Why So Few Product Reviews?
First, it’s a question of honesty. I may be new to my readers, but I don’t recommend products I haven’t used or researched diligently. I won’t ever rate something highly for money I don’t believe in. There are some affiliate links and some non-affiliate links. But I write what I want. People don’t come back to liars and scam artists.
Secondly, it’s financing. I can’t afford to buy 17 different e-readers to try for you all right now. Sure, some bloggers are offered free products for an honest review, because it’s against TOS of freaking every retailer to give compensation for biased reviews, but I have yet to hear of a Kindle version of trial sized shampoos or sample kitty treats or free ebooks.
Secondly, it’s logistics. I’m a one-woman show and to put out content, I can’t spend ages fiddling with a zillion e-readers.

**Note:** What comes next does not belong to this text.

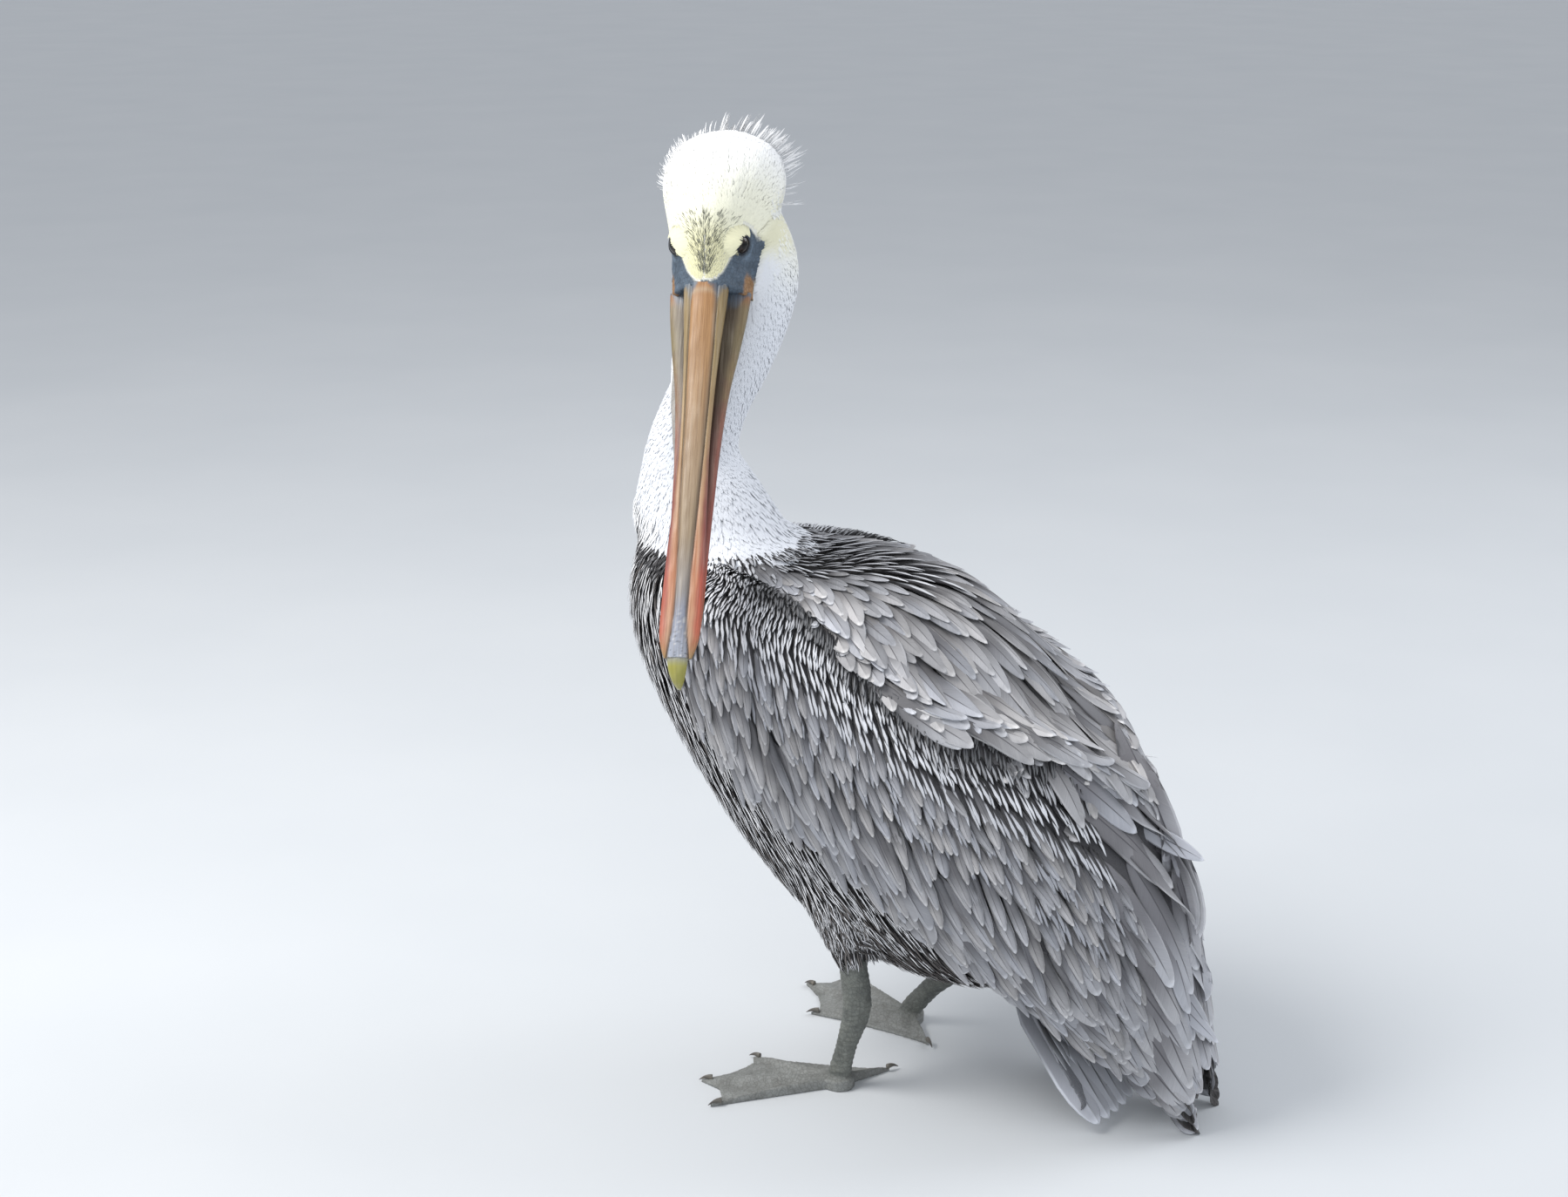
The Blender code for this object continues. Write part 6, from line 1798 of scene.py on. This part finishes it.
# ---------------------------------------------------------------- skin markings
def skin_tone(p):
    f, s, u = in_head(p)
    k = len(p)
    tone = np.tile(arr(0.05, 0.046, 0.045), (k, 1))             # under the dark breast
    wingy = (np.abs(p[:, 0]) > 0.075) | ((p[:, 1] > 0.05) & (p[:, 2] < 0.33))
    tone[wingy] = arr(0.075, 0.074, 0.080)
    tailm = (p[:, 1] > 0.115) & (p[:, 2] < 0.13)
    tone[tailm] = arr(0.20, 0.205, 0.225)
    zl = 0.4065 + 0.026 * np.clip((-0.140 - p[:, 1]) / 0.05, 0, 1)
    necky = (p[:, 2] > zl - 0.001) & (np.linalg.norm((p - arr(-0.01, -0.135, 0)) [:, :2], axis=1) < 0.090)
    tone = np.where(necky[:, None], WHITE * 0.92, tone)
    heady = (f > -0.13) & (f < 0.012) & (np.abs(s) < 0.05) & (u > -0.064) & (u < 0.03)
    tone = np.where(heady[:, None], lerp(CREAM, WHITE, 0.5) * 0.90, tone)
    b = bare_face(p) * heady
    slate = lerp(SLATE[None] * 1.05, SLATE[None] * 0.62, (0.5 + 0.5 * hash_noise(p, 0.005))[:, None])
    # orange-brown horn runs up the side of the lower jaw
    horn = smooth(-0.0150, -0.0085, f + 0.0020 * hash_noise(p, 0.003)) * smooth(0.0210, 0.0240, np.abs(s)) * smooth(-0.0150, -0.0175, u)
    slate = lerp(slate, arr(0.36, 0.19, 0.075)[None], (horn * 0.9)[:, None])
    near = np.min([np.linalg.norm(np.stack([f, s, u], 1) - c, axis=1) for c in eye_c.values()], axis=0)
    slate = lerp(slate, arr(0.022, 0.025, 0.032)[None], 0.0 * near[:, None])
    lidm = 0 * f
    for sd, c in eye_c.items():
        rel = np.stack([f, s, u], 1) - c
        r_ = np.linalg.norm(rel, axis=1)
        ca = (rel @ unit(arr(0.42, 0.80 * sd, 0.42))) / np.maximum(r_, 1e-6)
        shell = smooth(EYE_R + 0.0026, EYE_R + 0.0014, r_)
        lidm = np.maximum(lidm, shell)
        slate = lerp(slate, arr(0.018, 0.020, 0.026)[None], (shell * smooth(math.cos(rad(60)), math.cos(rad(47)), ca) * 0.9)[:, None])
        # a paler fold under the eye
        fold = np.exp(-((r_ - (EYE_R + 0.0040)) / 0.0010) ** 2) * smooth(-0.002, -0.006, rel[:, 2])
        slate = lerp(slate, SLATE[None] * 1.9, (fold * 0.5)[:, None])
    slate = lerp(slate, arr(0.020, 0.020, 0.024)[None], (gape_line(f, s, u) * 0.9)[:, None])
    tone = lerp(tone, slate, np.maximum(b, lidm)[:, None])
    lapped = (f < 0.0062) & (u > -0.040)
    pouch = (f > 0.0002) & (f < 0.27) & (u < 0.0) & (u > -0.060) & (np.abs(s) < 0.0265) & ~lapped
    pouchc = lerp(arr(0.46, 0.44, 0.41)[None], arr(0.30, 0.285, 0.27)[None], (0.5 + 0.5 * hash_noise(p * arr(1, 1, 0.15), 0.004))[:, None])
    tone = np.where(pouch[:, None], pouchc, tone)
    leg = p[:, 2] < 0.118
    legm = leg & (p[:, 1] < 0.085) & ((np.abs(p[:, 0]) > 0.03) | (p[:, 2] < 0.012))
    tarsus = lerp(arr(0.190, 0.200, 0.180)[None], arr(0.125, 0.134, 0.125)[None], (0.5 + 0.5 * hash_noise(p, 0.006))[:, None])
    web = lerp(arr(0.300, 0.310, 0.300)[None], arr(0.200, 0.205, 0.195)[None], (0.5 + 0.5 * hash_noise(p, 0.010))[:, None])
    legc = lerp(web, tarsus, smooth(0.006, 0.013, p[:, 2])[:, None])
    tone = np.where(legm[:, None], legc, tone)
    isbare = np.maximum(b, np.maximum(pouch * 0.35, legm * 1.0))
    return tone, isbare


def gape_line(f, s, u):
    return np.exp(-((f - face_border(u) - 0.0012) / 0.0017) ** 2) * smooth(-0.0235, -0.0250, u) * (np.abs(s) > 0.010)


# ---------------------------------------------------------------- assemble
# the skin stops short of the tips of tail and wings, which are vanes alone
lay = skin_v - ORIGIN
run_ = (lay - TAIL_ROOT) @ arr(0, math.cos(TAIL_SLOPE), -math.sin(TAIL_SLOPE))
far_ = (run_ > 0.116) & (lay[:, 1] > 0.10)
lay[far_] -= ((run_[far_] - 0.116) * 0.85)[:, None] * arr(0, math.cos(TAIL_SLOPE), -math.sin(TAIL_SLOPE))
skin_v = lay + ORIGIN
skin_v[:, 2] = np.maximum(skin_v[:, 2], 0.0)
skin.data.vertices.foreach_set("co", skin_v.astype(np.float32).ravel())
skin.data.update()
skin.data.materials.clear()
skin.data.materials.append(MAT["skin"])
tone_, bare_ = skin_tone(skin_v - ORIGIN)
tint(skin, tone_)
scalar(skin, "bare", bare_)
FLESH_NODES = FLESH + LIMBS + ["throat_pouch"]
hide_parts(*FLESH_NODES)
pieces = [skin] + bill() + eyes() + claws()

head_coat()
neck_coat()
under_coat()
thigh_coat()
for side_, tag_ in ((1, "left"), (-1, "right")):
    wing_coat(side_, tag_)
back_coat()
tail_coat()
pieces += coats
for ob in pieces:
    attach(ob, "root")
print("coat triangles", sum(len(o.data.polygons) for o in coats), "all", sum(len(o.data.polygons) for o in pieces))

# ---------------------------------------------------------------- floor, light, camera
fl = Tree("floor_matt")
nz = fl.noise(fl.coord(), 3.0, 3.0, 0.5)
fl.out(fl.mix(nz, (0.60, 0.625, 0.65), (0.66, 0.68, 0.70)), 0.85)
floor = new_mesh("floor", arr((-90, -90, 0), (90, -90, 0), (90, 90, 0), (-90, 90, 0)), np.array([[0, 1, 2, 3]]), fl.m, False)

world = bpy.data.worlds.new("studio")
bpy.context.scene.world = world
world.use_nodes = True
bg = world.node_tree.nodes["Background"]
bg.inputs["Color"].default_value = (0.91, 0.945, 1.0, 1)
bg.inputs["Strength"].default_value = 0.66


def lamp(name, kind, at, look, energy, size, color):
    d = bpy.data.lights.new(name, kind)
    d.energy = energy
    d.color = color
    if kind == 'AREA':
        d.shape = 'DISK'
        d.size = size
    else:
        d.angle = size
    o = bpy.data.objects.new(name, d)
    bpy.context.scene.collection.objects.link(o)
    o.location = at
    o.rotation_mode = 'QUATERNION'
    o.rotation_quaternion = (Vector(look) - Vector(at)).to_track_quat('-Z', 'Y')
    return o


lamp("key", 'AREA', (0.9, -1.3, 2.2), (0, 0, 0.35), 52, 1.3, (1.0, 0.985, 0.96))
lamp("fill", 'AREA', (2.2, 1.4, 1.2), (0, 0, 0.30), 13, 2.0, (0.92, 0.96, 1.0))
lamp("back", 'AREA', (-1.6, 1.6, 2.0), (0, 0, 0.35), 22, 1.6, (0.95, 0.97, 1.0))

az, el = rad(115.0), rad(16.5)
aim = arr(math.sin(az) * math.cos(el), -math.cos(az) * math.cos(el), math.sin(el))
CAM = arr(1.686, 0.707, 0.912) + ORIGIN
cam_d = bpy.data.cameras.new("camera")
cam_d.sensor_width = 36.0
cam_d.lens = 2932 / 1800 * 36.0
cam_d.clip_start, cam_d.clip_end = 0.02, 60.0
cam = bpy.data.objects.new("camera", cam_d)
bpy.context.scene.collection.objects.link(cam)
cam.location = CAM
cam.rotation_mode = 'QUATERNION'
cam.rotation_quaternion = Vector(-aim).to_track_quat('-Z', 'Y')
bpy.context.scene.camera = cam
bpy.context.scene.view_settings.view_transform = 'Standard'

Third, I have experience with the apps and email lists, and state when I do. I have experience with the newest Paperwhite, which I just might do a review on. But the rest, I give you the information about different options so you can make choices. I say that too. How can you trust me if I toss product promotions down your throats and claim to know everything about every e-reader ever?
I use affiliate links and I use non-affiliate links. I make posts with no product links, affiliate or not – like this one!
My promise to you is to give you the basic information about e-readers and accessories and apps and whatever else I come up with. I will review anything I actually tried out or bought or researched. I don’t think I will ever do sponsored posts, but if I do, I would only choose products or services I personally believe in.
If I add ads, it’s going to be companies I believe in, even if I don’t know the product.
I want to build trust with my readers and I can’t do that by lying or promoting everything. I’m monetizing my passion, not writing just to drive purchases.